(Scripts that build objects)
◆ ◆ ◆
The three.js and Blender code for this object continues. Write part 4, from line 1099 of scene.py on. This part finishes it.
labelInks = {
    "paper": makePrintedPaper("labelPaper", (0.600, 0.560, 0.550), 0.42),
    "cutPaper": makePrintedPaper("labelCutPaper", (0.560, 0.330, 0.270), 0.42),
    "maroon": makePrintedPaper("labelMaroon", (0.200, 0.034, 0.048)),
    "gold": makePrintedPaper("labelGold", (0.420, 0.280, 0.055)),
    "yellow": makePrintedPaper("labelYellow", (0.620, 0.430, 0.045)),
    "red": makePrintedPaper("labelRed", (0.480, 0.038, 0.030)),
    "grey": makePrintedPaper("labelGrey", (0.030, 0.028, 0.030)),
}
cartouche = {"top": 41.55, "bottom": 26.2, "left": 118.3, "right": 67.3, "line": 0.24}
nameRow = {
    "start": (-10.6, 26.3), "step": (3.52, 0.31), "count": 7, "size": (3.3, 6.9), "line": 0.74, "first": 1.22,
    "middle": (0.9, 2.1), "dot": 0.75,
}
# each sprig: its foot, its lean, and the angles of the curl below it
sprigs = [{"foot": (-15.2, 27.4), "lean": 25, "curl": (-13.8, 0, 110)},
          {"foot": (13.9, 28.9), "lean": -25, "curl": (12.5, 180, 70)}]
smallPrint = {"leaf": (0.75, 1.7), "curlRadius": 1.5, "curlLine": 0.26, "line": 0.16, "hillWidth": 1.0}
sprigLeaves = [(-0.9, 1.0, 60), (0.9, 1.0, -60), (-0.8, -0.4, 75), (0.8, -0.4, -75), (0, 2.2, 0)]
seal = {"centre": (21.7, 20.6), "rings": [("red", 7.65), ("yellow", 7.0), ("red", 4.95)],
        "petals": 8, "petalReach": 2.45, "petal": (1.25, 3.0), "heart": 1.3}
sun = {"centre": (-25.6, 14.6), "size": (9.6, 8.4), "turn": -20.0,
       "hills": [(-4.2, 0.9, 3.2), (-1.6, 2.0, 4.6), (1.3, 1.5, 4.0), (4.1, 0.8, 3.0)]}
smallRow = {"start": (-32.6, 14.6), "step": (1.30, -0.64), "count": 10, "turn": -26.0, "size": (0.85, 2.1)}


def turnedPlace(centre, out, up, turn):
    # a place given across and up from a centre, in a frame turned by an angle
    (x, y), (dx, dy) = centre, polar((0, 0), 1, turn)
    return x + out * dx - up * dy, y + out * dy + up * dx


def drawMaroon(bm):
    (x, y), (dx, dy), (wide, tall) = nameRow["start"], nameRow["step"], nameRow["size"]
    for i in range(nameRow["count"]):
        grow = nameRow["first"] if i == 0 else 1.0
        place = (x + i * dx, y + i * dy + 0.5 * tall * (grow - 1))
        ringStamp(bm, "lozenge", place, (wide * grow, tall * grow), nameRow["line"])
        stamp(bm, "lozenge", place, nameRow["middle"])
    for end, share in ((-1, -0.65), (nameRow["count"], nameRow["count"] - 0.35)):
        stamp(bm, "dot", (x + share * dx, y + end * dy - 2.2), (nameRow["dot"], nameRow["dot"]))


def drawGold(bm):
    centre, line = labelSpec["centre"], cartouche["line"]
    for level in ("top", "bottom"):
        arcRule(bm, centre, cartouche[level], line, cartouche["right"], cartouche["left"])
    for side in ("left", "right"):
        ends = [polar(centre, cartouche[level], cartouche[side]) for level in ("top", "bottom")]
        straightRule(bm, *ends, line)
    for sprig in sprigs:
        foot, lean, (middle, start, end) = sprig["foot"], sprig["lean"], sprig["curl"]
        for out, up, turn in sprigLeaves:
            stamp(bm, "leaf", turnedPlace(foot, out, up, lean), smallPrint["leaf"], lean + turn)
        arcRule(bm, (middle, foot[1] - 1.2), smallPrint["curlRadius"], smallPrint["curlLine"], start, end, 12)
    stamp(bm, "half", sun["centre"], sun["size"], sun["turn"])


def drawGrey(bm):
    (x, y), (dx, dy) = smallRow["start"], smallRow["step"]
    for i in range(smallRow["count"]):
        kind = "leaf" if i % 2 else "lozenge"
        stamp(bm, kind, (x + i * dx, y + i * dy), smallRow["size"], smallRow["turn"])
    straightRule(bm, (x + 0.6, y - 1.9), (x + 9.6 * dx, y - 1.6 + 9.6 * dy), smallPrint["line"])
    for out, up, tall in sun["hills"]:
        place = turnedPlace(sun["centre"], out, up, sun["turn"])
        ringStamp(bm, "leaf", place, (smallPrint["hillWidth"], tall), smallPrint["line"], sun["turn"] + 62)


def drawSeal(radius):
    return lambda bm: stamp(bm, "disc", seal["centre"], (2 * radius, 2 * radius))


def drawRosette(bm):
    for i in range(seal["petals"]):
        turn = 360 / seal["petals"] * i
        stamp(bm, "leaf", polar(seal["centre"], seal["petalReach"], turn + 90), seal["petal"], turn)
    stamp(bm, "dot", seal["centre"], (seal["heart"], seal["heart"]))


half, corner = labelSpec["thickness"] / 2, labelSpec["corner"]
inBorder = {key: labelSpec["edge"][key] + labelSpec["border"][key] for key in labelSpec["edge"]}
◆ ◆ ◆
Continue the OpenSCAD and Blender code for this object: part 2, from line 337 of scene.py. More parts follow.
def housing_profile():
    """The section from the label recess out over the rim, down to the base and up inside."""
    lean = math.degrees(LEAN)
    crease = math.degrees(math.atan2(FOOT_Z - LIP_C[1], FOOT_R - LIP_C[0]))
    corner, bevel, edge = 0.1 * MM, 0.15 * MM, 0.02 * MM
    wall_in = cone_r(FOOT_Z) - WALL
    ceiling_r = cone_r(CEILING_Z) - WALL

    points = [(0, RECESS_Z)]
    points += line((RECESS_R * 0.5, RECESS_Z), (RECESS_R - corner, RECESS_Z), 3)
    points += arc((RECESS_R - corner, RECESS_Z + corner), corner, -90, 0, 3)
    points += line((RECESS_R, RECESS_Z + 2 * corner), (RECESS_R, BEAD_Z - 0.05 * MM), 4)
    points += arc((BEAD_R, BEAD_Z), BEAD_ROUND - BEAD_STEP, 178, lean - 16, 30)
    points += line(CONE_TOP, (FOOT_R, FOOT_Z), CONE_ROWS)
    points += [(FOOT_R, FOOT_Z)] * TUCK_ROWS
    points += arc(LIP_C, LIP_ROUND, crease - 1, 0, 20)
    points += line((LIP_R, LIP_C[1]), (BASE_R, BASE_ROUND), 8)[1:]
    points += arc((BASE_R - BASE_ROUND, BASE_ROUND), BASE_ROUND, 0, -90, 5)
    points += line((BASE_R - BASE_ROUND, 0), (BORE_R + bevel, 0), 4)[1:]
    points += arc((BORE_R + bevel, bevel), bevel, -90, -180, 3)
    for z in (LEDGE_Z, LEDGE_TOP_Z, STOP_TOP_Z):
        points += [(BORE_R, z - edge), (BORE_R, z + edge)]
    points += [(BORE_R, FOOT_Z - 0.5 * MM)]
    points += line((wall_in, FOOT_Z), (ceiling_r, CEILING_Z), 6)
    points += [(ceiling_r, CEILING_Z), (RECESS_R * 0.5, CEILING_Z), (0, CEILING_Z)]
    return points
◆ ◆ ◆
◆ What is asked ◆
Each line from the one holding "The three.js and" to the one holding "return x + out", those two included, is to be transcribed exactly, and no other line.

◆ Answer for this exercise ◆
The three.js and Blender code for this object continues. Write part 4, from line 1099 of scene.py on. This part finishes it.
labelInks = {
    "paper": makePrintedPaper("labelPaper", (0.600, 0.560, 0.550), 0.42),
    "cutPaper": makePrintedPaper("labelCutPaper", (0.560, 0.330, 0.270), 0.42),
    "maroon": makePrintedPaper("labelMaroon", (0.200, 0.034, 0.048)),
    "gold": makePrintedPaper("labelGold", (0.420, 0.280, 0.055)),
    "yellow": makePrintedPaper("labelYellow", (0.620, 0.430, 0.045)),
    "red": makePrintedPaper("labelRed", (0.480, 0.038, 0.030)),
    "grey": makePrintedPaper("labelGrey", (0.030, 0.028, 0.030)),
}
cartouche = {"top": 41.55, "bottom": 26.2, "left": 118.3, "right": 67.3, "line": 0.24}
nameRow = {
    "start": (-10.6, 26.3), "step": (3.52, 0.31), "count": 7, "size": (3.3, 6.9), "line": 0.74, "first": 1.22,
    "middle": (0.9, 2.1), "dot": 0.75,
}
# each sprig: its foot, its lean, and the angles of the curl below it
sprigs = [{"foot": (-15.2, 27.4), "lean": 25, "curl": (-13.8, 0, 110)},
          {"foot": (13.9, 28.9), "lean": -25, "curl": (12.5, 180, 70)}]
smallPrint = {"leaf": (0.75, 1.7), "curlRadius": 1.5, "curlLine": 0.26, "line": 0.16, "hillWidth": 1.0}
sprigLeaves = [(-0.9, 1.0, 60), (0.9, 1.0, -60), (-0.8, -0.4, 75), (0.8, -0.4, -75), (0, 2.2, 0)]
seal = {"centre": (21.7, 20.6), "rings": [("red", 7.65), ("yellow", 7.0), ("red", 4.95)],
        "petals": 8, "petalReach": 2.45, "petal": (1.25, 3.0), "heart": 1.3}
sun = {"centre": (-25.6, 14.6), "size": (9.6, 8.4), "turn": -20.0,
       "hills": [(-4.2, 0.9, 3.2), (-1.6, 2.0, 4.6), (1.3, 1.5, 4.0), (4.1, 0.8, 3.0)]}
smallRow = {"start": (-32.6, 14.6), "step": (1.30, -0.64), "count": 10, "turn": -26.0, "size": (0.85, 2.1)}


def turnedPlace(centre, out, up, turn):
    # a place given across and up from a centre, in a frame turned by an angle
    (x, y), (dx, dy) = centre, polar((0, 0), 1, turn)
    return x + out * dx - up * dy, y + out * dy + up * dx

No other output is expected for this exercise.